INTRODUCTION

To the Oration on the Regulation of the State

THE contests between the Macedonians and Athenians (to which we owe the most valuable remains of Demosthenes) have been explained in the notes and introductions to the Philippic orations. The reader is not now to be informed at what time, and with what success, King Philip attempted to reduce Perinthus and Byzantium. When he found himself obliged to raise the siege of Byzantium he is said to have turned his arms against Scythia. The Athenians, who were elated by the least appearance of good fortune, considered this as a flight. They were fired with the imagination of an enemy, that had so long proved formidable and successful, defeated in his designs, and this principally by the counsels and arms of Athens, retiring before their general Phocion, and forced from all attempts on Greece to retrieve the honor of his arms in parts remote and barbarous. This they considered as the happy moment for pursuing their advantages, and for reducing that ambition to just and equitable bounds, which was now, for the first time, severely mortified and disappointed.
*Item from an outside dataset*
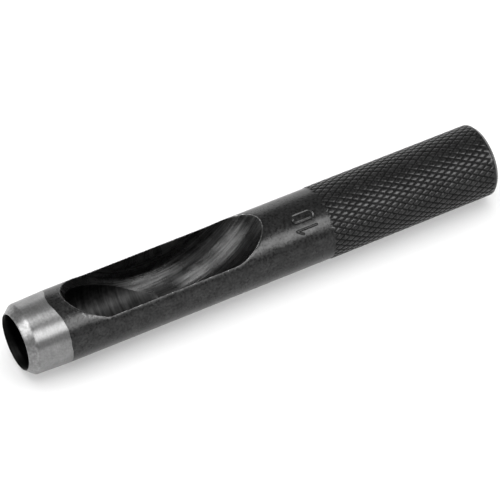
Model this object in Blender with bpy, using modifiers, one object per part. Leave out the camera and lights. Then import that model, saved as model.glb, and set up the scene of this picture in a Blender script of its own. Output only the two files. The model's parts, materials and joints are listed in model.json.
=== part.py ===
"""Drive hole punch (hollow punch) for a 10 mm hole: one hardened steel bar, in metres, +Z up.

The bar lies along X on the plane z = 0, with its cutting edge at -X and its struck face at +X.
It is turned, drilled from the cutting end, knurled at the other end, and slotted from above by a
wheel cutter with a rounded rim, so that the punched discs can leave through the side window.
Axial stations are distances from the cutting edge.
"""

from math import asin, cos, pi, radians, sin, tan

import bpy

# Bar
LENGTH = 0.0900
SHANK_R = 0.0064
GRIP_R = 0.0065
GRIP_START = 0.0572
GRIP_STEP = 0.0001
STRUCK_CHAMFER = 0.0007

# Cutting end
EDGE_R = 0.0050
BEVEL_LENGTH = 0.00145
BEVEL_R = 0.0062
GROUND_LENGTH = 0.0075

# Bore, drilled from the cutting end and stopped inside the window
BORE_R = 0.00493
BORE_DEPTH = 0.0275
DRILL_HALF_ANGLE = radians(59)

# Wheel cutter that opens the window: a flat-sided disc with a rounded rim, its axle along Y
WHEEL_R = 0.0211
WHEEL_HALF_WIDTH = 0.00537
WHEEL_RIM_R = 0.0062
WHEEL_STATION = 0.0274
WHEEL_ABOVE_AXIS = 0.01635

OVERSHOOT = 0.002
BAR_SIDES = 64
BORE_SIDES = 64
WHEEL_SIDES = 96
RIM_STEPS = 20
MERGE = 0.000001
SHARP_ANGLE = radians(20)

AXIS_HEIGHT = GRIP_R
TIP_X = -LENGTH / 2


def clear_scene():
    for item in list(bpy.data.objects):
        bpy.data.objects.remove(item, do_unlink=True)


def new_collection(name):
    group = bpy.data.collections.new(name)
    bpy.context.scene.collection.children.link(group)
    return group


def steel(name, colour, roughness):
    material = bpy.data.materials.new(name)
    material.use_nodes = True
    shader = material.node_tree.nodes["Principled BSDF"]
    shader.inputs["Base Color"].default_value = (*colour, 1)
    shader.inputs["Metallic"].default_value = 1
    shader.inputs["Roughness"].default_value = roughness
    return material


def turned(name, profile, sides, group):
    """A closed solid of revolution about local Z. The profile is (radius, height) pairs from the
    top of the axis, down the outer side, to the bottom of the axis."""
    outline = bpy.data.meshes.new(name)
    points = [(radius, 0, height) for radius, height in profile]
    outline.from_pydata(points, [(i, i + 1) for i in range(len(points) - 1)], [])
    item = bpy.data.objects.new(name, outline)
    group.objects.link(item)
    screw = item.modifiers.new("Turn", "SCREW")
    screw.axis = "Z"
    screw.angle = 2 * pi
    screw.steps = sides
    screw.render_steps = sides
    screw.use_merge_vertices = True
    screw.merge_threshold = MERGE
    evaluated = item.evaluated_get(bpy.context.evaluated_depsgraph_get())
    solid = bpy.data.meshes.new_from_object(evaluated)
    solid.shade_smooth()
    solid.set_sharp_from_angle(angle=SHARP_ANGLE)
    item.modifiers.remove(screw)
    item.data = solid
    bpy.data.meshes.remove(outline)
    return item


def lay_along_x(item, station, sides):
    """Turns local +Z to +X, with a flat of the many-sided solid facing straight down."""
    item.rotation_mode = "ZYX"
    item.rotation_euler = (0, pi / 2, pi / sides)
    item.location = (TIP_X + station, 0, AXIS_HEIGHT)


def bar_profile():
    struck_r = GRIP_R - STRUCK_CHAMFER
    return [
        (0, LENGTH),
        (struck_r, LENGTH),
        (GRIP_R, LENGTH - STRUCK_CHAMFER),
        (GRIP_R, GRIP_START + GRIP_STEP),
        (SHANK_R, GRIP_START),
        (SHANK_R, GROUND_LENGTH),
        (BEVEL_R, BEVEL_LENGTH),
        (EDGE_R, 0),
        (0, 0),
    ]


def bore_profile():
    return [
        (0, BORE_DEPTH + BORE_R / tan(DRILL_HALF_ANGLE)),
        (BORE_R, BORE_DEPTH),
        (BORE_R, -OVERSHOOT),
        (0, -OVERSHOOT),
    ]


def wheel_profile():
    """Half a slice through the disc: its rim is an arc that stops at the two flat sides."""
    rim_centre = WHEEL_R - WHEEL_RIM_R
    widest = asin(WHEEL_HALF_WIDTH / WHEEL_RIM_R)
    angles = [widest * (1 - 2 * i / RIM_STEPS) for i in range(RIM_STEPS + 1)]
    rim = [(rim_centre + WHEEL_RIM_R * cos(a), WHEEL_RIM_R * sin(a)) for a in angles]
    return [(0, WHEEL_HALF_WIDTH), *rim, (0, -WHEEL_HALF_WIDTH)]


def cut(body, cutter):
    boolean = body.modifiers.new(cutter.name, "BOOLEAN")
    boolean.operation = "DIFFERENCE"
    boolean.solver = "EXACT"
    boolean.object = cutter
    cutter.hide_render = True
    cutter.display_type = "WIRE"


def make_punch(parts, cutters):
    body = turned("punch_body", bar_profile(), BAR_SIDES, parts)
    lay_along_x(body, 0, BAR_SIDES)
    body.data.materials.append(steel("black_oxide_steel", (0.035, 0.035, 0.037), 0.42))

    bore = turned("bore_cutter", bore_profile(), BORE_SIDES, cutters)
    lay_along_x(bore, 0, BORE_SIDES)
    cut(body, bore)

    wheel = turned("window_cutter", wheel_profile(), WHEEL_SIDES, cutters)
    wheel.rotation_euler = (pi / 2, 0, 0)
    wheel.location = (TIP_X + WHEEL_STATION, 0, AXIS_HEIGHT + WHEEL_ABOVE_AXIS)
    cut(body, wheel)


def main():
    clear_scene()
    parts = new_collection("drive_hole_punch")
    cutters = new_collection("cutters")
    make_punch(parts, cutters)


main()
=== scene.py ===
"""Looks of the drive hole punch: one closed steel skin with a real knurl, window, bore and size mark.

The skin is worked out in millimetres. A station is a distance from the cutting edge along the bar,
and a turn is an angle round the bar from the middle of the window, growing towards +Y.
"""

import json
from math import cos, pi, radians, sin, tan

import bmesh
import bpy
import numpy as np
from mathutils import Matrix, Vector
from mathutils.geometry import delaunay_2d_cdt


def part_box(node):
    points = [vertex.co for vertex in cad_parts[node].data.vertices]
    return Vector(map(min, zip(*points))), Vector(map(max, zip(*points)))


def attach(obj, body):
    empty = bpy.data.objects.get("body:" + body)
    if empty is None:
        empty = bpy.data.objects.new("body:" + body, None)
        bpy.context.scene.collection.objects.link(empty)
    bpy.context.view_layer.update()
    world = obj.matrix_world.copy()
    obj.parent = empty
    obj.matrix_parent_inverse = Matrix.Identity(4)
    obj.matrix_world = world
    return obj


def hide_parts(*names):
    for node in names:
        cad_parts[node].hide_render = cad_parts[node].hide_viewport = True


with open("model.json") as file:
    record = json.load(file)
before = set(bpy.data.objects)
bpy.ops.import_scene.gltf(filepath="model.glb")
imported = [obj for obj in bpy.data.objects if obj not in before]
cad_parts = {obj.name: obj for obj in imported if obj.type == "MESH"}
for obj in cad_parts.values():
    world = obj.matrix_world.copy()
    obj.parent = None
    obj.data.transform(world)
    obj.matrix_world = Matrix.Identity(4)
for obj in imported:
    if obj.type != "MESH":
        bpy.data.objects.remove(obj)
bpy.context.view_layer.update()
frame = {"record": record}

MM = 0.001
NODE = "punch_body"

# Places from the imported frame
LOW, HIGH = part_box(NODE)
STRUCK_FACE = next(m for m in frame["record"]["mounts"] if m["name"] == "struck_face")
AXIS_Z = STRUCK_FACE["pos_m"][2] / MM
TIP_X = LOW[0] / MM
LENGTH = (HIGH[0] - LOW[0]) / MM

# Bar
CREST_R = AXIS_Z
SHANK_R = 6.4
BEVEL = 1.45
BEVEL_R = 6.2
EDGE_R = 5.0
GROUND = 7.5
BORE_R = 4.93
RIDGE_EASE = 0.0885
RIDGE_REACH = 0.4
EDGE_CONE = 0.3

# Wheel cutter that opened the window
WHEEL_R = 21.1
WHEEL_HALF = 5.37
WHEEL_STATION = 27.4
WHEEL_UP = 16.35
RIM_ARC = 6.2
RIM_CIRCLE = WHEEL_R - RIM_ARC

# The rounding between its arc and its flat sides: in front, at the rear, and the radians round the
# axle over which it grows from one to the other
CORNER_FRONT = 1.2
CORNER_REAR = 3.2
CORNER_BLEND = 0.45

# The window's broken rim
RIM_BREAK = 0.07
RIM_BULGE = 0.4

# Knurl: two crossed families of V grooves, at an angle to the bar
STARTS = 34
STEPS = 10
COLUMNS = STARTS * STEPS
KNURL_START = 57.2
KNURL_ANGLE = radians(30.5)
PITCH_ROUND = 2 * pi * CREST_R / STARTS
PITCH_ALONG = PITCH_ROUND / tan(KNURL_ANGLE)
PITCH_ACROSS = PITCH_ROUND * cos(KNURL_ANGLE)
KNURL_ROWS = 156
KNURL_END = KNURL_START + KNURL_ROWS * PITCH_ALONG / STEPS
GROOVE_HALF = 0.17
GROOVE_DEPTH = 0.15
CROWN = 0.02
RUN_IN = 0.25

# Struck end
CHAMFER = 0.7
CHAMFER_EASE = 0.12
FACE_EASE = 0.06
CORNER_TURN = radians(45)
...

In order to render the hostilities now meditated more formidable and effectual, the Athenians began seriously to reflect on the causes of past misfortunes, and seemed resolved to reform those corruptions and abuses which had disgraced their constitution and weakened their power.

The oppressions and severe exactions of which their allies and dependent states had lately found particular occasion to complain, and to which the necessity of their affairs had contributed, as well as the avarice of their commanders, naturally determined them to reflect on the necessity of making some effectual provision for the payment of their armies; and this as naturally determined the honest and faithful counsellors to resume the consideration of that old scandalous abuse, the theatrical distributions. Of these the reader has been sufficiently informed in the notes and introductions to the Olynthiac orations.

An assembly was therefore convened to consider the most eligible methods to provide for the public exigencies, in the least burdensome and most effectual manner; and particularly to consider the expediency of restoring their theatrical funds to the service of the army; a point which their misguided decrees had rendered so dangerous to be proposed. On this occasion was the following oration delivered; in which the orator resumes his favorite subject with his usual spirit, yet with sufficient caution: points out the corruptions of his countrymen, with their causes and consequences, and describes both the ancient and present state of Athens- Athens uncorrupted, illustrious, and fortunate, and the same state degenerated and disgraced, with all the honest severity and indignation of a patriot.

In this oration no mention is made of Philip or his designs, of the late transactions in Greece, of the late advantages or disgraces of the Athenian arms. The orator confines himself entirely, and directs the attention of his hearers, to the points immediately under consideration; and we find that these afforded him sufficient room for the exertion of his abilities.